Perhaps, I digress. However, so much of what happens at college is mere fluff. The huge transfusion of government aid in recent decades has not helped matters. It has perverted economic incentives relevant to higher education and, in the end, made college much more expensive. (See links below.) Students graduate tens of thousands of dollars in debt, and are saddled with this burden for years to come. Moreover, college life very often makes it too easy to postpone personal maturity.
There is rapidly growing grassroots support for getting government out of primary and secondary education. Evidence of this may be seen in the popularity of the school choice and home school movements. Indeed, there is now a superb organization called the Separation of School and State Alliance. Similar attention needs to be paid to eliminating the government's role in higher education.

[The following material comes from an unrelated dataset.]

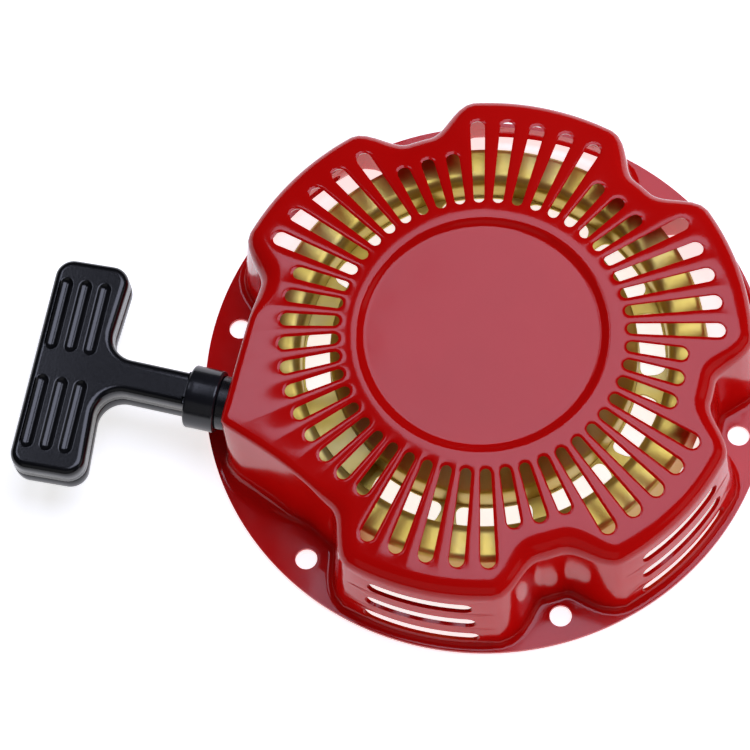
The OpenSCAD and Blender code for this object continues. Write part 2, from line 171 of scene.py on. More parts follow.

Not only will costs decrease when colleges are faced with competing in the educational marketplace. Quality will increase, because students will pay real money and, hence, demand real courses. So many of the nauseating examples of political correctness we hear about are perpetrated by people who are exempted of the ever having to compete in order to eat.
In the absence of student loans, it may take a little longer for many students to complete a four-year degree. Big deal. If they take ten credits a semester instead of 15, because they are working to get through school, they may graduate at 25 rather than 22. However, these students will emerge with more maturity and real world experience than they currently do.
Higher education is like so many other things which were historically handled by the free market. The key results of government funding and regulation have been higher prices, diminished quality, and a whole lot of unnecessary nastiness. Reversing these trends requires reversing, and ultimately ending, the government's role.